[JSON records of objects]
(begin)
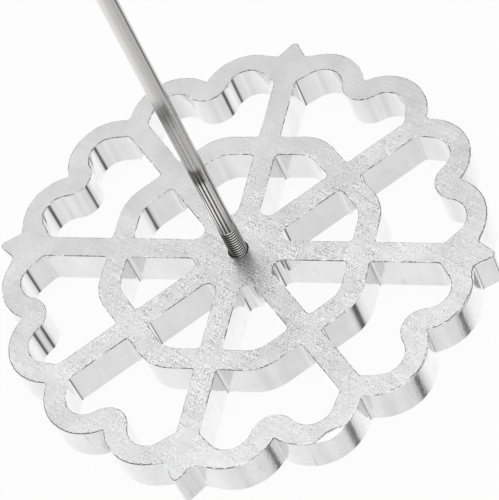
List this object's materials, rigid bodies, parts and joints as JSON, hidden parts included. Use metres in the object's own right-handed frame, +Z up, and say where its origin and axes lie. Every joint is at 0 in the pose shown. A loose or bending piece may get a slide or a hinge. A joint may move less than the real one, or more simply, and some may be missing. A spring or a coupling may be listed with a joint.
{
  "type": "rosette iron",
  "caption": "Rosette iron: open lobed aluminium flower mould with spokes and an inner ring, on a steel rod that unscrews, with a turned wooden grip and a hanging eye.",
  "frame": {"origin": "middle of the flower's flat underside, on the rod's axis", "axes": "+Z up along the rod; +X and +Y each towards a pointed cusp of the flower"},
  "size_m": [0.12, 0.12, 0.3382],
  "materials": {
    "sawn_aluminium": "sawn faces with a fine grain, extruded walls smooth and bright",
    "polished_steel": "polished drawn rod, rolled thread",
    "plated_steel": "satin nickel plate",
    "oiled_beech": "turned beech, oiled"
  },
  "bodies": {
    "mould": {"mould_head": "sawn_aluminium"},
    "ferrule": {"ferrule": "plated_steel"},
    "handle": {"handle_rod": "polished_steel", "grip": "oiled_beech", "end_washer": "plated_steel"}
  },
  "joints": [
    {"name": "rod_advance", "type": "slide", "parent": "mould", "child": "ferrule", "axis": [0, 0, 1], "range_m": [0, 0.0078]},
    {"name": "rod_turn", "type": "hinge", "parent": "ferrule", "child": "handle", "pos_m": [0, 0, 0.009], "axis": [0, 0, 1], "range_deg": [0, 3512]}
  ],
  "couplings": [
    {"joint": "rod_turn", "follows": "rod_advance", "rad_per_m": 7854}
  ]
}
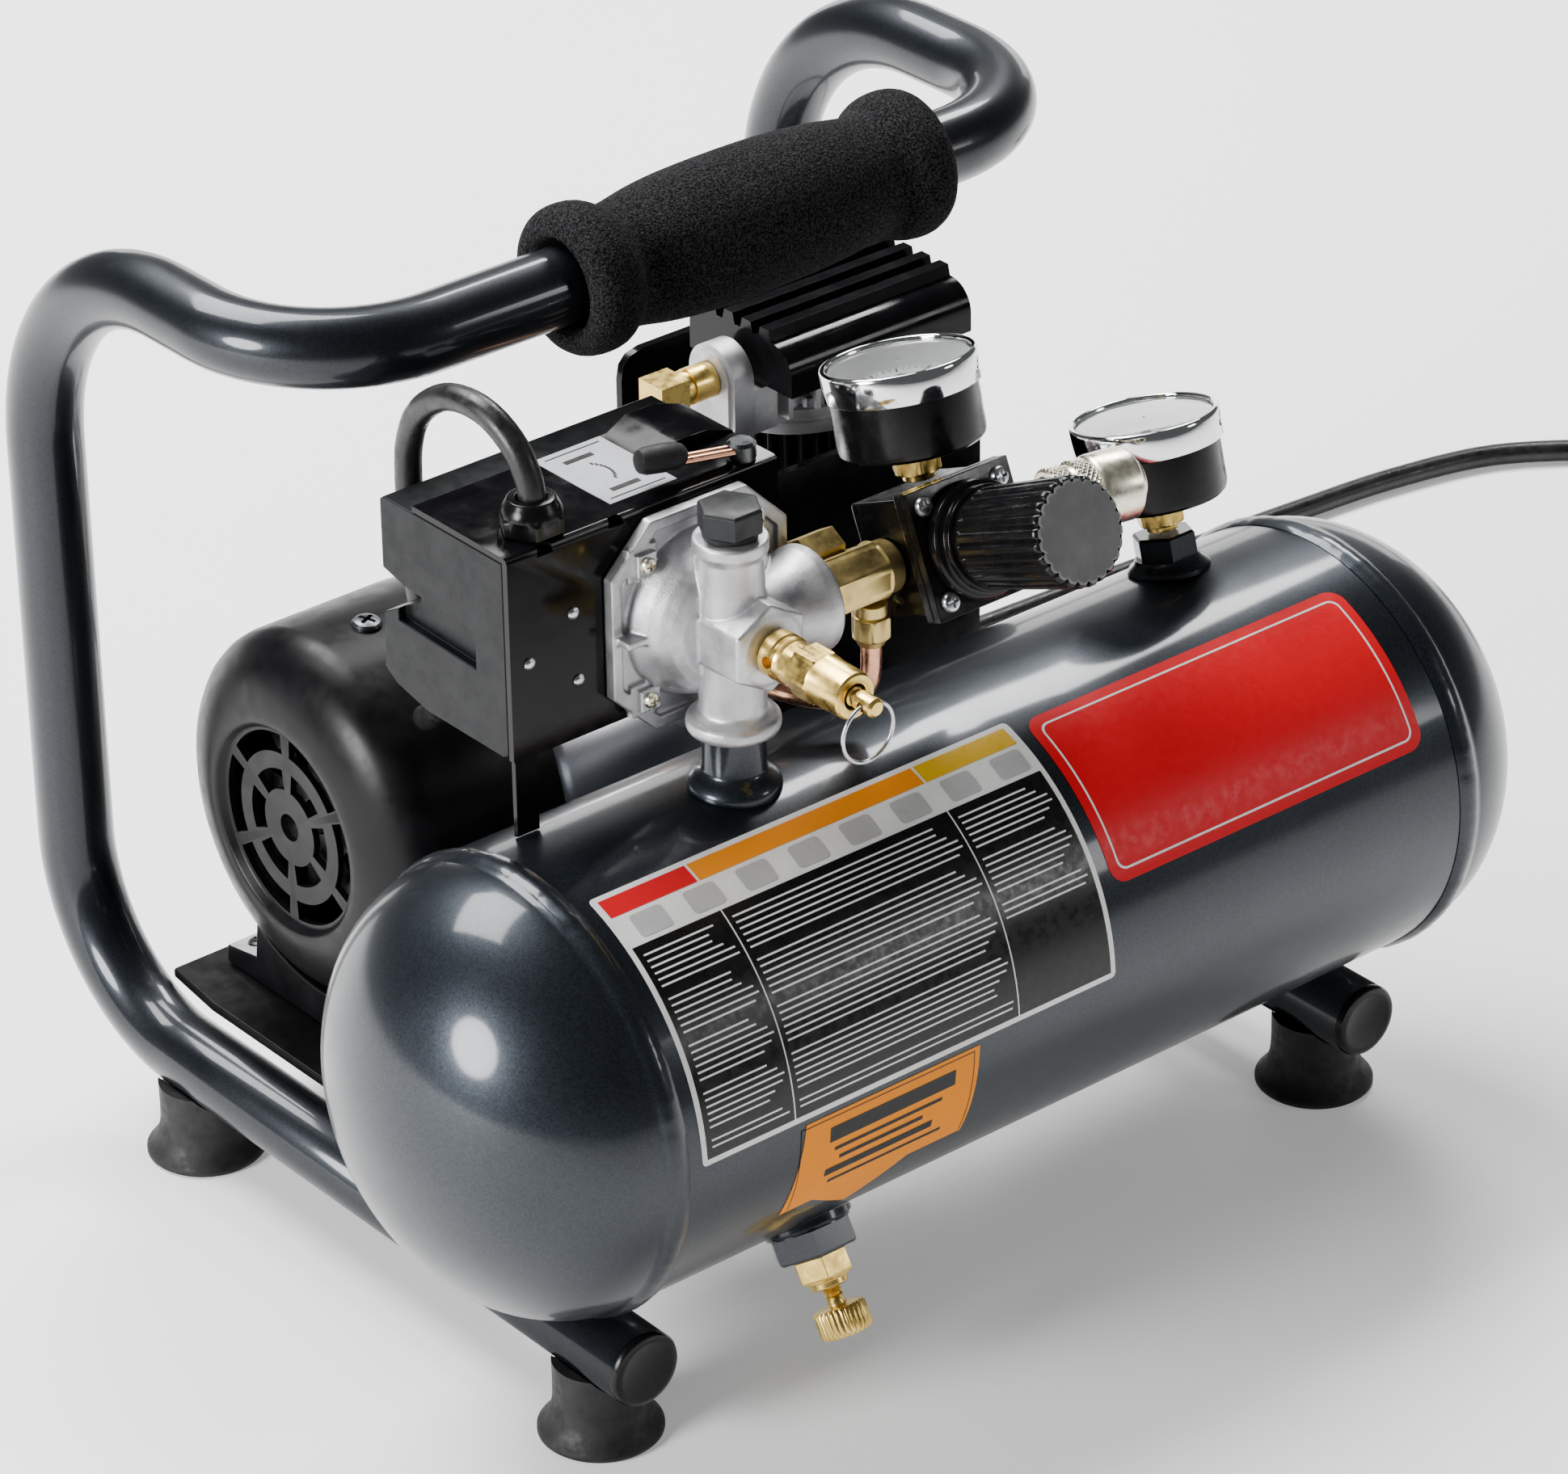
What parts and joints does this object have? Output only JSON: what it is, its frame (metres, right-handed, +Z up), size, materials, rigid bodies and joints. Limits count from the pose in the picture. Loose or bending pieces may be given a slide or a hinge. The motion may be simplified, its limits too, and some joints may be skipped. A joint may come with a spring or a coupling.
{
  "type": "air compressor",
  "caption": "Small horizontal-tank oil-free air compressor with motor and pump on a plate, bent tube carrying frame, pressure switch, regulator, gauges and quick coupler.",
  "frame": {"origin": "on the floor, at the centre of the footprint of the machine without its free cord", "axes": "+X along the tank and the motor shaft, towards the pump; -Y towards the side with the tank, gauges and controls; +Z up"},
  "size_m": [0.8077, 0.32, 0.285],
  "materials": {
    "tank_paint": "gloss",
    "frame_paint": "gloss",
    "black_steel": "satin",
    "foam": "matte",
    "rubber": "matte",
    "satin_plastic": "satin",
    "gloss_plastic": "gloss",
    "cast_aluminium": "cast",
    "brass": "polished",
    "copper": "polished",
    "steel": "brushed",
    "chrome": "polished",
    "needle_red": "satin"
  },
  "bodies": {
    "frame": {"check_fitting": "brass", "cord_coil": "rubber", "cord_plug": "rubber", "cord_relief": "rubber", "coupler_body": "brass", "crankcase": "cast_aluminium", "cylinder_barrel": "black_steel", "cylinder_head": "cast_aluminium", "delivery_tube": "copper", "drain_bung": "tank_paint", "drain_fitting": "brass", "foot_front_left": "rubber", "foot_front_right": "rubber", "foot_rear_left": "rubber", "foot_rear_right": "rubber", "frame_tube": "frame_paint", "gauge_bung": "tank_paint", "handle_grip": "foam", "head_cover": "gloss_plastic", "head_elbow": "brass", "inlet_coupling": "brass", "lead_gland": "satin_plastic", "manifold": "cast_aluminium", "manifold_plug": "satin_plastic", "motor_foot": "cast_aluminium", "motor_lead": "rubber", "motor_plate": "black_steel", "motor_shell": "black_steel", "motor_stator": "steel", "outlet_gauge": "gloss_plastic", "outlet_gauge_bezel": "chrome", "power_cord": "rubber", "pump_shroud": "gloss_plastic", "regulator_body": "satin_plastic", "regulator_bonnet": "satin_plastic", "saddle_left": "tank_paint", "saddle_right": "tank_paint", "safety_valve": "brass", "switch_housing": "satin_plastic", "switch_plate": "black_steel", "tank_gauge": "gloss_plastic", "tank_gauge_bezel": "chrome", "tank_head_left": "tank_paint", "tank_head_right": "tank_paint", "tank_nipple": "steel", "tank_shell": "tank_paint", "tube_cap_left": "satin_plastic", "tube_cap_right": "satin_plastic"},
    "rotor": {"crankshaft": "steel", "motor_fan": "satin_plastic", "pump_fan": "satin_plastic"},
    "piston": {"wobble_piston": "cast_aluminium"},
    "lever": {"switch_lever": "copper"},
    "stem": {"safety_stem": "brass"},
    "ring": {"pull_ring": "steel"},
    "knob": {"regulator_knob": "satin_plastic"},
    "sleeve": {"coupler_sleeve": "brass"},
    "drain_knob": {"drain_screw": "brass"},
    "outlet_needle": {"outlet_gauge_needle": "needle_red"},
    "tank_needle": {"tank_gauge_needle": "needle_red"}
  },
  "joints": [
    {"name": "rotor_spin", "type": "hinge", "parent": "frame", "child": "rotor", "pos_m": [0, 0.0543, 0.108], "axis": [1, 0, 0], "continuous": true},
    {"name": "piston_stroke", "type": "slide", "parent": "frame", "child": "piston", "axis": [0, 0, 1], "range_m": [-0.005, 0.005]},
    {"name": "lever_swing", "type": "hinge", "parent": "frame", "child": "lever", "pos_m": [-0.046, -0.0607, 0.2419], "axis": [0, 0, -1], "range_deg": [0, 25]},
    {"name": "valve_pull", "type": "slide", "parent": "frame", "child": "stem", "axis": [0, -1, 0], "range_m": [0, 0.003], "stiffness_N_per_m": 400},
    {"name": "ring_swing", "type": "hinge", "parent": "stem", "child": "ring", "pos_m": [-0.0665, -0.1337, 0.2085], "axis": [1, 0, 0], "range_deg": [-80, 50]},
    {"name": "regulator_turn", "type": "hinge", "parent": "frame", "child": "knob", "pos_m": [0.0005, -0.0827, 0.2105], "axis": [0, -0.9135, 0.4067], "range_deg": [-540, 540]},
    {"name": "coupler_slide", "type": "slide", "parent": "frame", "child": "sleeve", "axis": [-0.9848, 0.1736, 0], "range_m": [0, 0.004], "stiffness_N_per_m": 800},
    {"name": "drain_turn", "type": "hinge", "parent": "frame", "child": "drain_knob", "pos_m": [-0.074, -0.11592, 0.05025], "axis": [0, -0.5358, -0.8443], "range_deg": [0, 720]},
    {"name": "outlet_needle_turn", "type": "hinge", "parent": "frame", "child": "outlet_needle", "pos_m": [0.0005, -0.07579, 0.22603], "axis": [0, -0.2588, -0.9659], "range_deg": [0, 270], "stiffness_Nm_per_rad": 0.0005},
    {"name": "tank_needle_turn", "type": "hinge", "parent": "frame", "child": "tank_needle", "pos_m": [0.098, -0.06386, 0.17292], "axis": [0, -0.2588, -0.9659], "range_deg": [0, 270], "stiffness_Nm_per_rad": 0.0005}
  ]
}
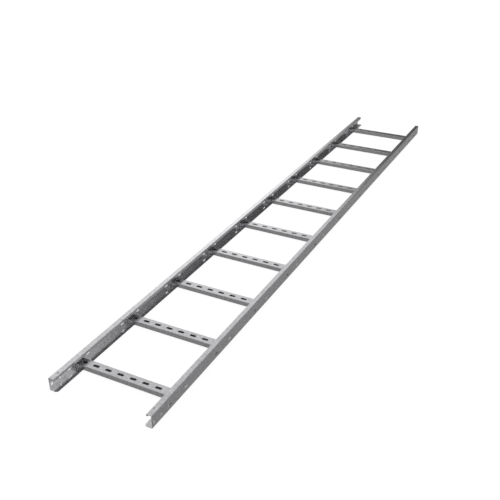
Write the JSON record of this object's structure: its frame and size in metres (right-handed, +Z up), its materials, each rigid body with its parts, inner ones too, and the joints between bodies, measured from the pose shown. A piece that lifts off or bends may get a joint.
(end)
◆ **WHAT IS EXPECTED**
Return the lines of the records that include the string "from".

◆ **FINAL RESULT**
What parts and joints does this object have? Output only JSON: what it is, its frame (metres, right-handed, +Z up), size, materials, rigid bodies and joints. Limits count from the pose in the picture. Loose or bending pieces may be given a slide or a hinge. The motion may be simplified, its limits too, and some joints may be skipped. A joint may come with a spring or a coupling.
Write the JSON record of this object's structure: its frame and size in metres (right-handed, +Z up), its materials, each rigid body with its parts, inner ones too, and the joints between bodies, measured from the pose shown. A piece that lifts off or bends may get a joint.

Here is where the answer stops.